Urban education has been in deep trouble since our large center cities began to decline following World War II.  When I started teaching in the city of St. Louis in 1969, I had a classroom of 40 fifth graders.  Needless to say, I did not provide them with the type of education that they needed and deserved.  The problems were straight-forward: there were too many students in the class, and I was inexperienced.  As I gained more experience and moved to schools where there were 18-20 students in a class, the quality of my performance improved considerably.  Fortunately, I did not have to worry about standardized tests and competition with other teachers.  We all did the best we could.  Sometimes what we did worked; sometimes it didn’t, but that’s the nature of an art form.  Fortunatel,y I’ve gotten generally good feedback from former students, so presumably I did a fair number of things well without an inappropriate intrusion by government and profit-driven actions by the corporate-education complex.  I say this as someone who generally feels that the government should be more involved in our lives, particularly in providing a sound safety net.

Back to the Chicago strike.  The New York Times reported on Tuesday, September 11, 2012,

Teachers also clearly saw the strike as a protest not just of the union negotiations in Chicago but on data-driven education reform nationwide, which many perceived as being pushed by corporate interests and relying too heavily on standardized tests to measure student progress.

CNN reported that Chicago Teachers Union President Karen Lewis said,

 The primary disagreement appears to be teacher job security in the wake of a new program that evaluates teachers based on students’ standardized test scores.
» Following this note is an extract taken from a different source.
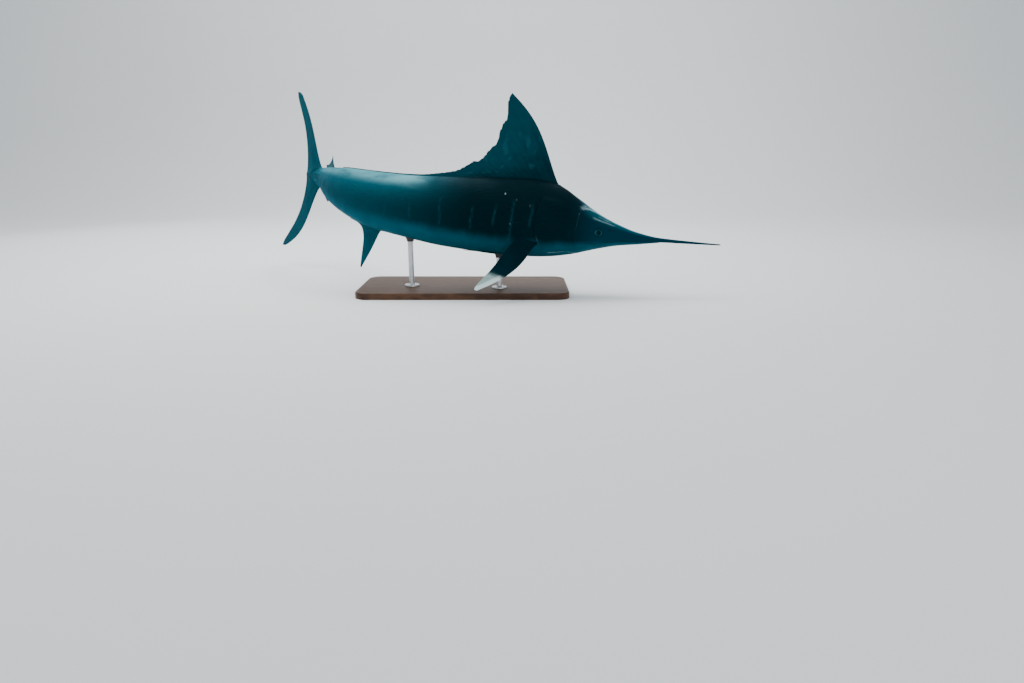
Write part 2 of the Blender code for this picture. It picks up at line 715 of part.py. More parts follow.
def pectoral_fin(side, cutter):
    """A long, narrow pectoral fin. The right one reaches out and down, the left one is swept back."""
    s = 0.618
    angle = math.radians(122)
    y, z = section(s, angle)
    _, back, left, up = spine_at(s)
    root = fish(s, side * y, z)
    if side < 0:
        way = unit(0.196 * back - 0.145 * left - 0.236 * up)
        chord = unit(0.76 * back + 0.65 * up)
    else:
        way = unit(0.300 * back + 0.140 * left - 0.015 * up)
        chord = unit(0.20 * left + 0.60 * up + 0.30 * back)
    chord = unit(chord - way * np.dot(chord, way))
    thick = np.cross(way, chord)

    def place(a, b, c):
        return root + way * a + chord * b + thick * c

    plain_fin(
        "pectoral_fin_left" if side > 0 else "pectoral_fin_right", cutter, PECTORAL_ROOT, PECTORAL_EDGE,
        -0.100, ridge_half(0.0062, 0.0022, 0.0006, 0.0012), 12, 8, place,
    )


def pelvic_fin(side, cutter):
    """A thin, ribbon-like pelvic fin, folded back along the belly."""
    def place(a, b, c):
        return fish(a, side * (0.021 + 0.04 * (a - 0.64)) + side * c, b)

    plain_fin(
        "pelvic_fin_left" if side > 0 else "pelvic_fin_right", cutter,
        ((0.0, 0.640, -0.139), (1.0, 0.664, -0.1345)),
        ((0.0, 0.905, -0.1575), (0.5, 0.900, -0.1553), (1.0, 0.870, -0.1530)),
        0.0, ridge_half(0.0020, 0.0012, 0.0006, 0.0006), 2, 6, place, 0.0,
    )


def stand(cutter):
    """A plain base and two upright rods that end against the belly."""
    mesh = bpy.data.meshes.new("stand_base")
    work = bmesh.new()
    bmesh.ops.create_cube(work, size=1.0)
    bmesh.ops.scale(work, vec=BASE_SIZE, verts=work.verts[:])
    bmesh.ops.translate(work, vec=(0, 0, BASE_SIZE[2] / 2), verts=work.verts[:])
    upright = [e for e in work.edges if abs(e.verts[0].co.z - e.verts[1].co.z) > 0.01]
    bmesh.ops.bevel(work, geom=upright, offset=0.06, segments=6, profile=0.5, affect="EDGES")
    rim = [
        e for e in work.edges
        if min(v.co.z for v in e.verts) > BASE_SIZE[2] - 1e-6
        and any(abs(f.normal.z) < 0.5 for f in e.link_faces)
    ]
    bmesh.ops.bevel(work, geom=rim, offset=0.006, segments=2, profile=0.5, affect="EDGES")
    work.to_mesh(mesh)
    work.free()
    base = bpy.data.objects.new("stand_base", mesh)
    bpy.context.scene.collection.objects.link(base)
    material = bpy.data.materials.new("stand_base_surface")
    material.use_nodes = True
    material.node_tree.nodes["Principled BSDF"].inputs["Base Color"].default_value = WOOD
    mesh.materials.append(material)

    for name, s in zip(("stand_rod_front", "stand_rod_rear"), ROD_STATIONS):
        top = fish(s, 0.0, -float(smooth(DEPTH, s)) + 0.03)
        foot = np.array([top[0], top[1], BASE_SIZE[2] + GAP])
        rod = new_object(name, *tube(foot, top, ROD_RADIUS, ROD_RADIUS), STEEL, 0.3, 1.0)
        flange = new_object("flange", *tube(foot, foot + np.array([0, 0, 0.007]), 0.036, 0.034, 24), None)
        combine(rod, [flange], "UNION")
        cut_by(rod, cutter)


def main():
    for obj in list(bpy.data.objects):
        bpy.data.objects.remove(obj, do_unlink=True)
    head, tail = body_nodes()
    add_keels(tail)
    add_eyes_and_nostrils(head)
    body = new_object("grown_body", *loft([full_ring(s, GROWN) for s in BODY_STEPS]), None)
    gill_cover(-1, body)
    gill_cover(1, body)
    first_dorsal(body)
    midline_fins(body)
    tail_fin(body)
    for side in (-1, 1):
        pectoral_fin(side, body)
        pelvic_fin(side, body)
    stand(body)
    bpy.data.objects.remove(body, do_unlink=True)


main()
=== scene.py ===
import math

import bmesh
import bpy
import numpy as np
from bpy.props import FloatProperty, FloatVectorProperty, PointerProperty
from mathutils import Matrix, Vector


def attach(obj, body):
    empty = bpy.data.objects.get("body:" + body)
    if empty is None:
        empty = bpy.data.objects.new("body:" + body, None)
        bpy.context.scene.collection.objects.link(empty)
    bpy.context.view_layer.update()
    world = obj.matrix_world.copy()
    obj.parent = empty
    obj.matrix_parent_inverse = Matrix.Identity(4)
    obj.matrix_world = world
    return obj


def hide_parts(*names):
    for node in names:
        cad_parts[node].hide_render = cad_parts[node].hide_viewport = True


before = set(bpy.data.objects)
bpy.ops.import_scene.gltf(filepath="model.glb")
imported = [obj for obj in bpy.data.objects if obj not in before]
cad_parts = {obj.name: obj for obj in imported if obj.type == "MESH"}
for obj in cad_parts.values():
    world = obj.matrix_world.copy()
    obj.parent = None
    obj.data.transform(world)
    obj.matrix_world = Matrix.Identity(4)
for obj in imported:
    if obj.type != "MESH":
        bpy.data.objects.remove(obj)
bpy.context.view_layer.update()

bl_info = {
    "name": "Striped marlin display model",
    "version": (1, 0, 0),
    "blender": (4, 5, 0),
    "location": "3D View > Sidebar > Marlin",
    "description": "Skin, fins, eyes and display stand of a life-size striped marlin",
    "category": "Object",
}

# Where things lie along the fish: s is the distance back from the tip of the lower jaw, in metres.
BILL_TIP = -0.284
MOUTH_END = 0.36
EYE_S = 0.296
EYE_Z = 0.010
EYE_RADII = (0.0250, 0.0220, 0.0120)
EYE_DEPTH = 0.0075
STALK_END = 2.12
BODY_CLOSE = 0.034

# The middle of the fish at s = 0.8, as the solids have it.
SPINE_PLACE = (0.13, -0.06, 0.345)
SPINE_PLACE_S = 0.8

# The section of the body: height above the spine, depth below it and half width.
TOP = (
    (-0.29, 0.0025), (-0.15, 0.006), (0.0, 0.012), (0.1, 0.028), (0.2, 0.059), (0.28, 0.092), (0.4, 0.158),
    (0.5, 0.206), (0.6, 0.218), (0.8, 0.199), (1.0, 0.172), (1.2, 0.147), (1.4, 0.132), (1.6, 0.115),
    (1.8, 0.088), (2.0, 0.058), (2.13, 0.047),
)
DEPTH = (
    (-0.29, 0.003), (-0.15, 0.007), (-0.02, 0.0098), (0.0, 0.0112), (0.03, 0.0152), (0.1, 0.0255),
    (0.2, 0.040), (0.28, 0.060), (0.4, 0.098), (0.5, 0.123), (0.6, 0.137), (0.8, 0.1515), (1.0, 0.151),
    (1.2, 0.141), (1.4, 0.131), (1.6, 0.106), (1.8, 0.078), (2.0, 0.052), (2.13, 0.044),
)
HALF_WIDTH = (
    (-0.29, 0.003), (-0.15, 0.0085), (0.0, 0.017), (0.1, 0.027), (0.2, 0.042), (0.28, 0.057), (0.4, 0.078),
    (0.5, 0.091), (0.6, 0.097), (0.8, 0.097), (1.0, 0.091), (1.2, 0.081), (1.4, 0.068), (1.6, 0.053),
    (1.8, 0.038), (1.95, 0.028), (2.06, 0.019), (2.13, 0.008),
)
MOUTH = ((-0.05, -0.0094), (0.0, -0.0098), (0.1, -0.0135), (0.2, -0.0225), (0.3, -0.0385), (0.38, -0.054))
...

Chicago Teachers Union board member Jay Rehak called the idea “data-driven madness.

As many as 6,000 teachers could lose their jobs under the evaluation system, according to Lewis, who called the system “unacceptable.

This is no way to measure the effectiveness of an educator,” Lewis said Sunday. “Further, there are too many factors beyond our control which impact how well some students perform on standardized tests such as poverty, exposure to violence, homelessness, hunger and other social issues beyond our control.”

Like others, I take no pleasure in 26,000 teachers being on strike and 350,000 students scrambling for things to do during the day.  Yet if as a society, if we want to prevent strikes by public employees, our government must treat its workers with dignity, respect, and fairness.  Pay is good in the Chicago schools, with an average salary of over $74,000.  But if conditions are best described as harassing, tense, and dangerous, teachers deserve some slack.  It is difficult enough to teach five classes a day, to prepare lessons at night, and to grade papers.  To add the burden of measuring students’ performance on the immeasurable, it becomes too much for the teachers.  It tells administrators absolutely nothing, and it actually causes students and teachers to cheat.

It’s certainly true that there are many teachers in the classrooms who are doing a disservice to students and would best find another profession.  But test scores are not the way to make these decisions.  We’ve always had to ask teachers to leave the profession.  For years, department heads and principals made these decisions, based in part on empirical evidence, intuition, and quite frankly gossip.  It wasn’t a perfect system, but it was better than what we have now.  A teacher could be asked to explain material more clearly, or give less homework, and his or her fate would be determined by how well he or she did so.  It wasn’t perfect, but there was far less pressure than there is now.

Like many, I look forward to the Chicago teachers’ strike ending.  But I want fairness and dignity for the teachers, values not necessarily associated with Mayor Emanuel.  Education has become a sick culture, and the mayor is just reflecting the current norms.

For this to change, it will not happen through one labor settlement.  It will probably take a generation or two to (a) bring fresh blood into the teaching profession, teachers who are child-centered and see their profession as an art form, and (b) to dismantle the educrat bureaucracy that has created and perpetrated so many of our current problems.  It won’t be easy, but with sensitive and logical actions by teachers, students, and parents, it is within the realm of possibility.  Let’s take the short victories where we can, but keep our eye on the long-term solutions.

Note: Arthur Lieber is the author of Standardized Education: Moving America to the Right.